* Set task: Give back the whole listing exactly as shown.

* Given data:
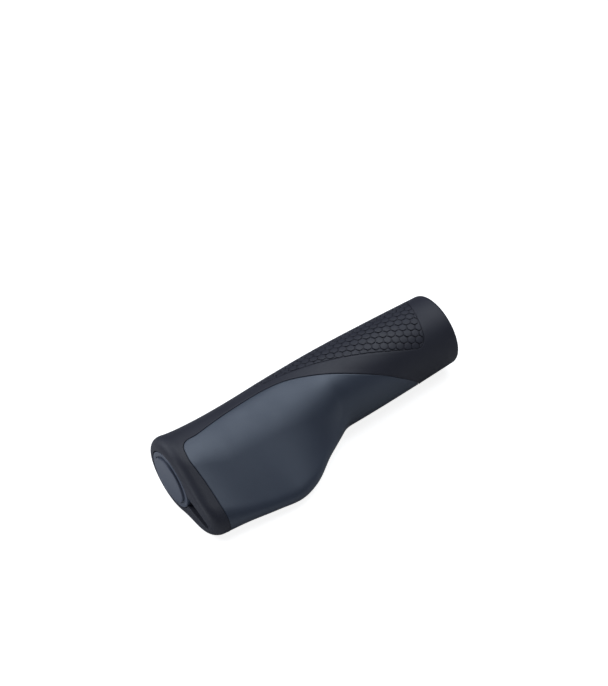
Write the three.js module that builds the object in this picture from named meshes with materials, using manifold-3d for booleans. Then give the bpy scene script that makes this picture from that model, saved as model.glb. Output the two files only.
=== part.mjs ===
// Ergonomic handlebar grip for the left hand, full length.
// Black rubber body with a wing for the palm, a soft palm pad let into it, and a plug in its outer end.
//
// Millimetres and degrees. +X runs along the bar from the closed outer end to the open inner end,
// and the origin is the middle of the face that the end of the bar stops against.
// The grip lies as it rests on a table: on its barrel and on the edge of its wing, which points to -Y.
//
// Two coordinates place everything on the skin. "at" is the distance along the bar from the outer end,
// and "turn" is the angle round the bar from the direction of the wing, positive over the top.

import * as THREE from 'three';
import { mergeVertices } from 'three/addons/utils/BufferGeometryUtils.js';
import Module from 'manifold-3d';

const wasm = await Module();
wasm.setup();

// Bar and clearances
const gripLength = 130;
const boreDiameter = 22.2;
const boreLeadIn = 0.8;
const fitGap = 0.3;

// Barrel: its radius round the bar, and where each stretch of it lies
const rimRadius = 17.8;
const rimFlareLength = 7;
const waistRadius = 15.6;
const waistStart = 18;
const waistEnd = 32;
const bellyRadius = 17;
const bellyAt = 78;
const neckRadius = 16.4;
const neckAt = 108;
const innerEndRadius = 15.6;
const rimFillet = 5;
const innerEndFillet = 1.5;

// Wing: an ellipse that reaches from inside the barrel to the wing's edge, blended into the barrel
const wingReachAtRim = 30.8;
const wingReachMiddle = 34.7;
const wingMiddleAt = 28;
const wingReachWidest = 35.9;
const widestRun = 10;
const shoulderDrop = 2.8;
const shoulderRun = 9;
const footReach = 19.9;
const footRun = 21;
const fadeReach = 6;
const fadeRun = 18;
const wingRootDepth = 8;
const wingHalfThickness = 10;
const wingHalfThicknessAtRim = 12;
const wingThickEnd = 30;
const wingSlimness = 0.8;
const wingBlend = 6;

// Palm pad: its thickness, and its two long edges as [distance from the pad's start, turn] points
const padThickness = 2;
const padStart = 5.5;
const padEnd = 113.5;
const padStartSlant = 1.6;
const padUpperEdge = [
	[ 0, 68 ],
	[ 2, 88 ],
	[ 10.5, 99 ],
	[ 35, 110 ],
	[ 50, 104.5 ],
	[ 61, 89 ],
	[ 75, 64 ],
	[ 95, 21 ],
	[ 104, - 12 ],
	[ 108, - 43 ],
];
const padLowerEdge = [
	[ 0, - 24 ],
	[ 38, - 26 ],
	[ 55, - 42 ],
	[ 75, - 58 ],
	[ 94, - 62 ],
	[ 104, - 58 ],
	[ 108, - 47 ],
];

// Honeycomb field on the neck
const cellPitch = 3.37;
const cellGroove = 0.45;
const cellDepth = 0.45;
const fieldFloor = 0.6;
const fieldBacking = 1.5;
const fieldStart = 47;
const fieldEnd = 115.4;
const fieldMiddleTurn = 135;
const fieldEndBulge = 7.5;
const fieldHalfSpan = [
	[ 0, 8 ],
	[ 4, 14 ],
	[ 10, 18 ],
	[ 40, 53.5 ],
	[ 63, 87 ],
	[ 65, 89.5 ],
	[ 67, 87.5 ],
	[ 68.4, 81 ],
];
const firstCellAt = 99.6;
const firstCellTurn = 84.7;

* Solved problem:
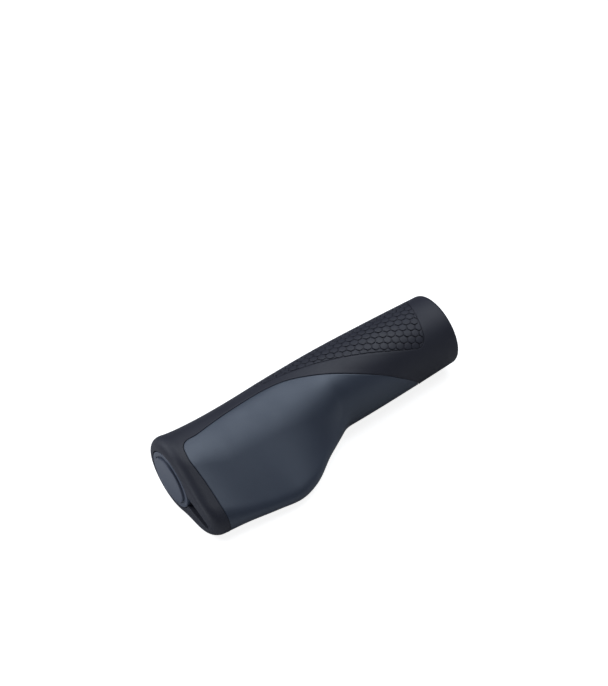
Write the three.js module that builds the object in this picture from named meshes with materials, using manifold-3d for booleans. Then give the bpy scene script that makes this picture from that model, saved as model.glb. Output the two files only.
=== part.mjs ===
// Ergonomic handlebar grip for the left hand, full length.
// Black rubber body with a wing for the palm, a soft palm pad let into it, and a plug in its outer end.
//
// Millimetres and degrees. +X runs along the bar from the closed outer end to the open inner end,
// and the origin is the middle of the face that the end of the bar stops against.
// The grip lies as it rests on a table: on its barrel and on the edge of its wing, which points to -Y.
//
// Two coordinates place everything on the skin. "at" is the distance along the bar from the outer end,
// and "turn" is the angle round the bar from the direction of the wing, positive over the top.

import * as THREE from 'three';
import { mergeVertices } from 'three/addons/utils/BufferGeometryUtils.js';
import Module from 'manifold-3d';

const wasm = await Module();
wasm.setup();

// Bar and clearances
const gripLength = 130;
const boreDiameter = 22.2;
const boreLeadIn = 0.8;
const fitGap = 0.3;

// Barrel: its radius round the bar, and where each stretch of it lies
const rimRadius = 17.8;
const rimFlareLength = 7;
const waistRadius = 15.6;
const waistStart = 18;
const waistEnd = 32;
const bellyRadius = 17;
const bellyAt = 78;
const neckRadius = 16.4;
const neckAt = 108;
const innerEndRadius = 15.6;
const rimFillet = 5;
const innerEndFillet = 1.5;

// Wing: an ellipse that reaches from inside the barrel to the wing's edge, blended into the barrel
const wingReachAtRim = 30.8;
const wingReachMiddle = 34.7;
const wingMiddleAt = 28;
const wingReachWidest = 35.9;
const widestRun = 10;
const shoulderDrop = 2.8;
const shoulderRun = 9;
const footReach = 19.9;
const footRun = 21;
const fadeReach = 6;
const fadeRun = 18;
const wingRootDepth = 8;
const wingHalfThickness = 10;
const wingHalfThicknessAtRim = 12;
const wingThickEnd = 30;
const wingSlimness = 0.8;
const wingBlend = 6;

// Palm pad: its thickness, and its two long edges as [distance from the pad's start, turn] points
const padThickness = 2;
const padStart = 5.5;
const padEnd = 113.5;
const padStartSlant = 1.6;
const padUpperEdge = [
	[ 0, 68 ],
	[ 2, 88 ],
	[ 10.5, 99 ],
	[ 35, 110 ],
	[ 50, 104.5 ],
	[ 61, 89 ],
	[ 75, 64 ],
	[ 95, 21 ],
	[ 104, - 12 ],
	[ 108, - 43 ],
];
const padLowerEdge = [
	[ 0, - 24 ],
	[ 38, - 26 ],
	[ 55, - 42 ],
	[ 75, - 58 ],
	[ 94, - 62 ],
	[ 104, - 58 ],
	[ 108, - 47 ],
];

// Honeycomb field on the neck
const cellPitch = 3.37;
const cellGroove = 0.45;
const cellDepth = 0.45;
const fieldFloor = 0.6;
const fieldBacking = 1.5;
const fieldStart = 47;
const fieldEnd = 115.4;
const fieldMiddleTurn = 135;
const fieldEndBulge = 7.5;
const fieldHalfSpan = [
	[ 0, 8 ],
	[ 4, 14 ],
	[ 10, 18 ],
	[ 40, 53.5 ],
	[ 63, 87 ],
	[ 65, 89.5 ],
	[ 67, 87.5 ],
	[ 68.4, 81 ],
];
const firstCellAt = 99.6;
const firstCellTurn = 84.7;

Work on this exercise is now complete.